Santa Monica College and five other Los Angeles area community colleges were the first to develop the cloud computing certificate program with Amazon Web Services two years ago. Their success in building the curriculum and getting about a few hundred certificates awarded not only led to the expansion in the Bay Area, but also across the country, with similar programs emerging at Northern Virginia Community College and a cloud computing bachelor’s degree program at George Mason University.

Other tech companies, such as Google and Facebook, have also pushed into colleges and universities to offer their branded certificate or degree programs that meet their particular industry needs. Foothill, for example, offers Facebook’s digital marketing certificate.

Santa Monica College, which took the lead in developing the cloud computing program in Los Angeles, is mentoring the consortium of Bay Area colleges.
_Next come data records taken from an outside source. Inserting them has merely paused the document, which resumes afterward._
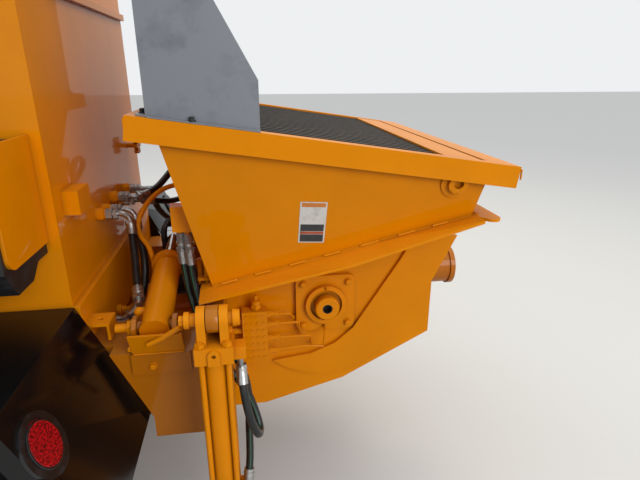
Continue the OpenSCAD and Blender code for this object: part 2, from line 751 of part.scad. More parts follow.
// The bends stop short inside the collars, which join them
short = collar / 2 / bend_r * 180 / PI;
module bend() { rotate_extrude(angle = bend_angle - 2 * short, $fn = 96) translate([bend_r, 0]) circle(r = pipe_r); }
module s_tube() {
    color(dark) {
        difference() {
            union() {
                // Straight inlet with its wear ring, low
                bar_x([bend_x + collar / 2, 0, outlet_z - swing_r], pipe_r, inlet_x - bend_x - collar);
                bar_x([inlet_x - 30, 0, outlet_z - swing_r], ring_r, 30);
                // Two bends that rise to the outlet
                translate([bend_x, 0, outlet_z - swing_r + bend_r]) rotate([90, 0, 0])
                    rotate([0, 0, -90 - bend_angle + short]) bend();
                translate([bend_x - bend_run, 0, outlet_z - bend_r]) rotate([90, 0, 0])
                    rotate([0, 0, 90 - bend_angle + short]) bend();
                // Weld collars round the joints
                bar_x([bend_x - collar, 0, outlet_z - swing_r], pipe_r + 5, 2 * collar);
                translate([bend_x - bend_run / 2, 0, outlet_z - swing_r / 2]) rotate([0, 90 + bend_angle, 0])
                    translate([0, 0, -collar]) cylinder(r = pipe_r + 5, h = 2 * collar);
                // Outlet end, held in the rear wall
                bar_x([seat_x, 0, outlet_z], seat_r, bend_x - bend_run - seat_x + 14);
                // Crank shaft through the front wall, on a rib
                bar_x([rib_x, 0, outlet_z], 38, crank_x - rib_x);
                block([rib_x, -14, outlet_z - swing_r + pipe_r - 8], [rib_x + 50, 14, outlet_z]);
            }
            bar_x([inlet_x - 50, 0, outlet_z - swing_r], bore_r, 60);
            bar_x([seat_x - 5, 0, outlet_z], outlet_r, 25);
        }
        crank();
    }
}
rib_x = box_front_x - box_t - 100;
module crank() {
    for (x = [crank_x - crank_gap - cheek_plate, crank_x + crank_gap]) translate([x, 0, outlet_z]) rotate([90, 0, 90])
        linear_extrude(height = cheek_plate) difference() {
            hull() {
                circle(r = 60);
                for (s = [-1, 1]) translate([s * pin_y, crank_r]) circle(r = 30);
            }
            for (s = [-1, 1]) translate([s * pin_y, crank_r]) circle(r = 15);
        }
    bar_x([crank_x - crank_gap - 1, 0, outlet_z], 56, 2 * crank_gap + 2);
}

// Shift cylinders, from the rear brackets up to the crank
foot = [crank_x, 490, 798];
shift_vec = [0, pin_y - foot.y, outlet_z + crank_r - foot.z];
shift_len = norm(shift_vec);
shift_tilt = atan2(shift_vec.z, -shift_vec.y);
shift_r = 40;
shift_rod_r = 18;
shift_bore_r = 32;
// Ends of the bore along the cylinder, its piston at rest and the outer end of its head
shift_bore = [24, 282];
shift_piston = [143, 163];
shift_head = 305;
shift_port = 62;
foot_pin_r = 16;
// Side play and thickness of the ears that hold the foot
ear_gap = 6;
ear_t = 12;
// Puts children at the left foot pin, with +Z along the cylinder
module on_shift() { translate(foot) rotate([90 - shift_tilt, 0, 0]) children(); }
module across(z, r, len) { translate([-len / 2, 0, z]) rotate([0, 90, 0]) cylinder(r = r, h = len); }
module shift_barrel() {
    difference() {
        union() {
            translate([0, 0, -shift_bore[0]]) cylinder(r = shift_r, h = shift_bore[0] + shift_head);
            translate([0, 0, shift_bore[1] - 14]) cylinder(r = shift_r + 8, h = 22);
            // Port for the hose, above the foot
            translate([shift_bore_r + 2, 0, shift_port]) rotate([0, 90, 0]) cylinder(r = 13, h = 20);
            translate([shift_bore_r + 22, 0, shift_port]) sphere(r = 14);
        }
        translate([0, 0, shift_bore[0]]) cylinder(r = shift_bore_r, h = shift_bore[1] - shift_bore[0]);
        translate([0, 0, shift_bore[1] - 10]) cylinder(r = shift_rod_r + 0.3, h = shift_head);
        across(0, foot_pin_r + 0.3, 3 * shift_r);
    }
}
module shift_rod() {
    translate([0, 0, shift_piston[0]]) cylinder(r = shift_bore_r - 0.5, h = shift_piston[1] - shift_piston[0]);
    translate([0, 0, shift_piston[1] - 10]) cylinder(r = shift_rod_r, h = shift_len - shift_piston[1] - 10);
    difference() {
        across(shift_len, 28, 36);
        across(shift_len, 16, 40);
    }
}
module shift_barrel_left() { color(paint) on_shift() shift_barrel(); }
module shift_barrel_right() { color(paint) mirror([0, 1, 0]) on_shift() shift_barrel(); }
module shift_rod_left() { color(steel) on_shift() shift_rod(); }
module shift_rod_right() { color(steel) mirror([0, 1, 0]) on_shift() shift_rod(); }

// Rear brackets that carry the legs and the shift cylinders

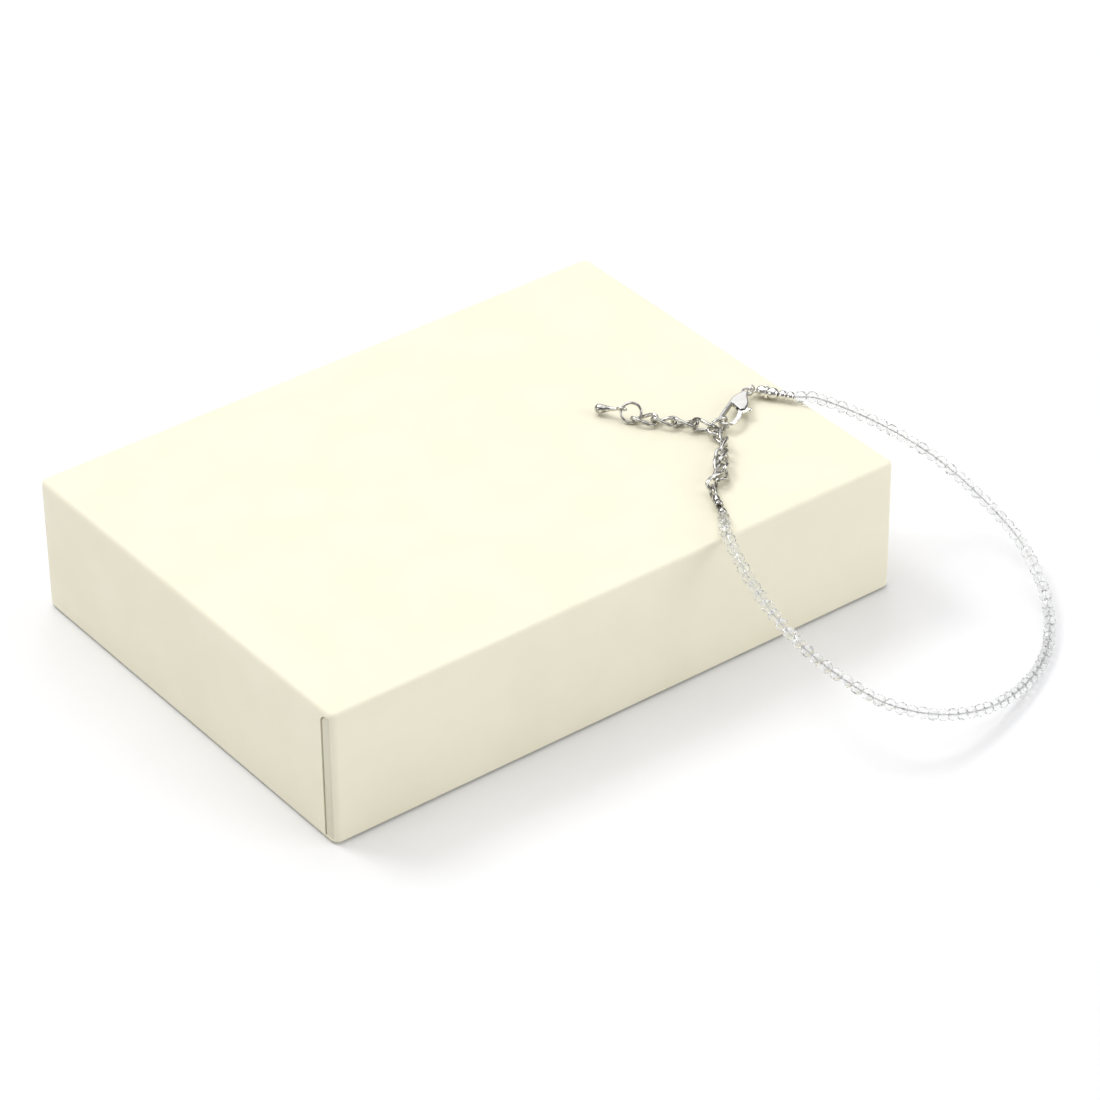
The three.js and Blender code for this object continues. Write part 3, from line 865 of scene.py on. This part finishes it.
@dataclass
class ExtenderChain:
    """A chain of blunt twisted links, from the end ring to the loop at the beads."""

    layout: Layout
    wire: float = 0.7
    length: float = 5.4
    width: float = 3.1
    twist: float = math.radians(45.0)
    squareness: float = 0.7
    steps: int = 64
    sides: int = 12
    probe: float = math.radians(4.0)
    loop_wire: float = 0.6
    loop_length: float = 4.0
    loop_width: float = 2.4
    collar_diameter: float = 1.5
    collar_length: float = 1.0
    links: tuple[LinkPlace, ...] = (
        LinkPlace((35.03, -8.06, 29.2), turn=0, dip=-3, roll=-2),
        LinkPlace((37.54, -10.97, 29.3), turn=2, dip=-1, roll=-17),
        LinkPlace((39.93, -13.97, 29.46), turn=2, dip=-3, roll=-34),
        LinkPlace((41.71, -17.24, 29.85), turn=-10, dip=-10, roll=104),
        LinkPlace((43.62, -19.3, 29.8), turn=-76, dip=4, roll=-45),
        LinkPlace((41.76, -22.06, 29.66), turn=11, dip=0, roll=-88),
        LinkPlace((40.09, -25.24, 29.76), turn=0, dip=3, roll=-91),
        LinkPlace((37.6, -27.3, 29.8), turn=-2, dip=4, roll=-132),
        LinkPlace((36.0, -29.4, 29.9), turn=0, dip=0, roll=-170),
        LinkPlace((34.39, -31.5, 29.52), turn=-2, dip=-5, roll=-206),
        LinkPlace((31.58, -32.93, 29.75), turn=0, dip=1, roll=-260),
    )

    def squared(self, value: float) -> float:
        """Return a sine made blunter."""
        return math.copysign(abs(value) ** self.squareness, value)

    def oval(self, angle: float, half_length: float, half_width: float, twist: float) -> Vector:
        """Return the middle of a link's wire at an angle round it.

        Args:
            angle: The angle round the link.
            half_length: Half its length, to the wire's middle.
            half_width: Half its width, to the wire's middle.
            twist: How far each end is turned about the link's length.

        Returns:
            The point.
        """
        along = self.squared(math.cos(angle))
        aside = self.squared(math.sin(angle)) * half_width
        turn = along * twist
        return Vector((along * half_length, aside * math.cos(turn), aside * math.sin(turn)))

    def add_link(self, bm: BMesh, length: float, width: float, wire: float, twist: float,
                 place: Matrix) -> None:
        """Bend a ring of wire into a link.

        Args:
            bm: The mesh it is added to.
            length: The link's length.
            width: Its width.
            wire: Its wire's diameter.
            twist: How far each end is turned.
            place: Where it goes.
        """
        half_length = (length - wire) / 2
        half_width = (width - wire) / 2
        for vert in add_ring(bm, 2.0, wire, Matrix.Identity(4), steps=self.steps, sides=self.sides):
            angle = math.atan2(vert.co.y, vert.co.x)
            outward = math.hypot(vert.co.x, vert.co.y) - 1.0
            above = vert.co.z
            middle = self.oval(angle, half_length, half_width, twist)
            ahead = self.oval(angle + self.probe, half_length, half_width, twist)
            behind = self.oval(angle - self.probe, half_length, half_width, twist)
            tangent = (ahead - behind).normalized()
            turn = self.squared(math.cos(angle)) * twist
            out = tangent.cross(Vector((0.0, -math.sin(turn), math.cos(turn)))).normalized()
            vert.co = place @ (middle + out * outward + out.cross(tangent) * above)

    def build(self) -> None:
        """Make the links and the loop that joins them to the wire."""
        places = [Vector(link.at) for link in self.links]
        for index, link in enumerate(self.links):
            before = places[max(index - 1, 0)]
            after = places[min(index + 1, len(places) - 1)]
            heading = after - before
            heading.z = 0.0
            place = frame_along(places[index], heading)
            for degrees, axis in ((link.turn, "Z"), (link.dip, "Y"), (link.roll, "X")):
                place = place @ Matrix.Rotation(math.radians(degrees), 4, axis)
            bm = bmesh.new()
            self.add_link(bm, self.length, self.width, self.wire, self.twist, place)
            piece(bm, f"twisted_link_{index + 1}", Finish.SILVER,
                  replaces=(f"chain_link_{index + 1}",))
        self.build_end()

    def build_end(self) -> None:
        """Make the loop and its collar."""
        layout = self.layout
        roll = Matrix.Rotation(layout.end_loop_roll, 4, "X")
        place = frame_along(layout.end_loop_place, layout.end_loop_direction) @ roll
        collar = self.collar_diameter / 2
        start = self.loop_length / 2 - self.loop_wire
        end = self.loop_length / 2 + self.collar_length
        seat = end - layout.seat_depth
        section = [
            (0.0, start), (collar * 0.7, start + 0.03), (collar * 0.94, start + 0.14),
            (collar, start + 0.3), (collar, end - 0.16), (collar * 0.9, end),
            (layout.bore, end), (layout.bore, seat), (0.0, seat),
        ]
        bm = bmesh.new()
        self.add_link(bm, self.loop_length, self.loop_width, self.loop_wire, 0.0, place)
        add_turned(bm, section, place)
        piece(bm, "end_loop", Finish.SILVER, replaces=("chain_end",))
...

“Amazon couldn’t come up with the curriculum and they fully understood curriculum development is in the faculty purview,” said Patricia Ramos, dean of workforce and economic development at Santa Monica College. “But they introduced us to what the cloud was and offered AWS resources to professors. They gave us a little bit of understanding of what the credit would look like for students and all of the different elements of a cloud computing practitioner certificate.”

But the colleges and AWS also wanted to get students interested in cloud computing earlier than college. So Santa Monica teamed up with Los Angeles-area high schools and began offering dual enrollment opportunities for students to complete the certificate.

“I was just interested in computers, in general. I didn’t know what cloud computing was, but I took the class out of curiosity,” said Isabelle Wagenvoord, 16 and a junior at Santa Monica High School. She’s also enrolled at Santa Monica College with plans to study computer science at a University of California institution after graduation.

“I’ve always wanted to do programming and cloud computing has helped with that,” she said. “We do projects like speeding up servers or learning how to make a website and we learn the basic services on AWS.”